Je me souviens de mon arrivée dans celui de Chailly, une commune annexée plus tard à Lausanne. A onze ans, légèrement angoissé, je monte l’escalier qui mène au premier étage où se trouve la classe qui m’est attribuée. En face de moi je vois un grand tableau noir qu’on ne pouvait ignorer et où il était inscrit à la craie : demain les douches.

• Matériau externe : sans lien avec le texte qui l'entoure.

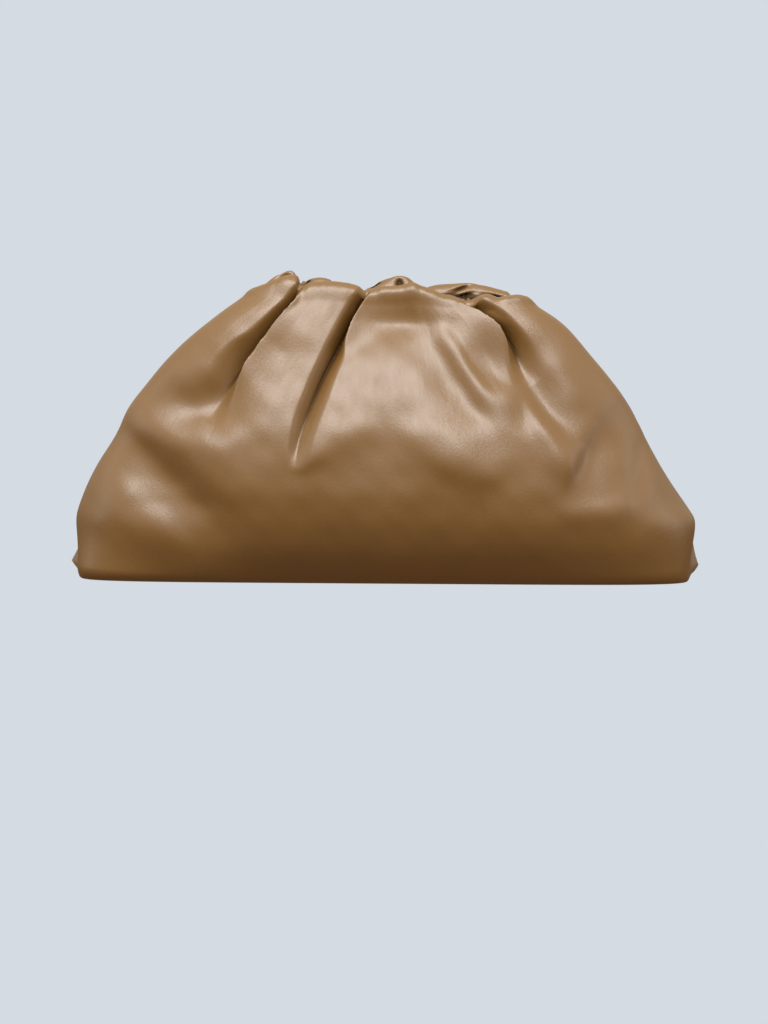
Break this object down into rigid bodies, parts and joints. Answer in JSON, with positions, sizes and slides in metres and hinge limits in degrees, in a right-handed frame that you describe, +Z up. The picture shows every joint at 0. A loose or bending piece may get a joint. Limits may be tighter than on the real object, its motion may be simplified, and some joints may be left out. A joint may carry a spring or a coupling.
{
  "type": "gathered leather clutch bag",
  "caption": "Soft puffy clutch bag of smooth leather, gathered into pleats at a closed top over a hidden frame, with a flat sole and pinched lower corners.",
  "frame": {"origin": "middle of the flat sole, on the surface that the bag stands on", "axes": "+X along the bag to its right end as its front is seen, +Y towards its back, +Z up"},
  "size_m": [0.3825, 0.1277, 0.1841],
  "materials": {
    "leather": "smooth satin calf leather",
    "frame_metal": "plain lacquered steel"
  },
  "bodies": {
    "root": {"leather_body": "leather", "closure_frame": "frame_metal"}
  },
  "joints": []
}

Donc le lendemain je me rends à l’école avec mon linge, mon savon et ma lavette. Mais de douches point. Et le lendemain pas de douches non plus. Et le troisième jour, pensant qu’il n’y aurait plus de douches, je laisse mon linge, mon savon et ma lavette à la maison, ce qui fut ma poisse, car ce jour-là, c’était précisément celui des douches organisées par une infirmière en uniforme au faciès rébarbatif, une gueularde de rouquine, une vraie serpe que j’aurais bien vue comme kapo à l’entrée des chambres à gaz d’Auschwitz. Voyant que je n’avais pas mon nécessaire de toilette, sans me poser aucune question, en une fraction de seconde, je prends deux magistrales gifles sans avoir le temps de les esquiver. Avec mes 25 kg à peine, je tombe à la renverse et me retrouve à terre, groggy. Mais ce fut bientôt la fin des douches, le sous-sol du bâtiment transformé en abri antiaérien, renforcé à l’intérieur et à l’extérieur par des poutres afin de résister à l’effondrement en cas de bombardement.
Et comble de malheur, le maître de classe, l’instituteur, était une vraie brute, un distributeur non pas de gifles, mais de coups de poing qu’il donnait journellement, surtout pendant la dictée. Tout en dictant, il se promenait dans les rangs en zieutant et quand il repérait une faute, l’élève recevait un coup de poing derrière la tête. Je l’ai vu frapper je ne sais pas pourquoi l’un de mes bons copains qui reculait, parant les coups sur toute la longueur de la salle de gym. Belle revanche pour la victime, dix ans plus tard, il devenait champion de Suisse en boxe amateur !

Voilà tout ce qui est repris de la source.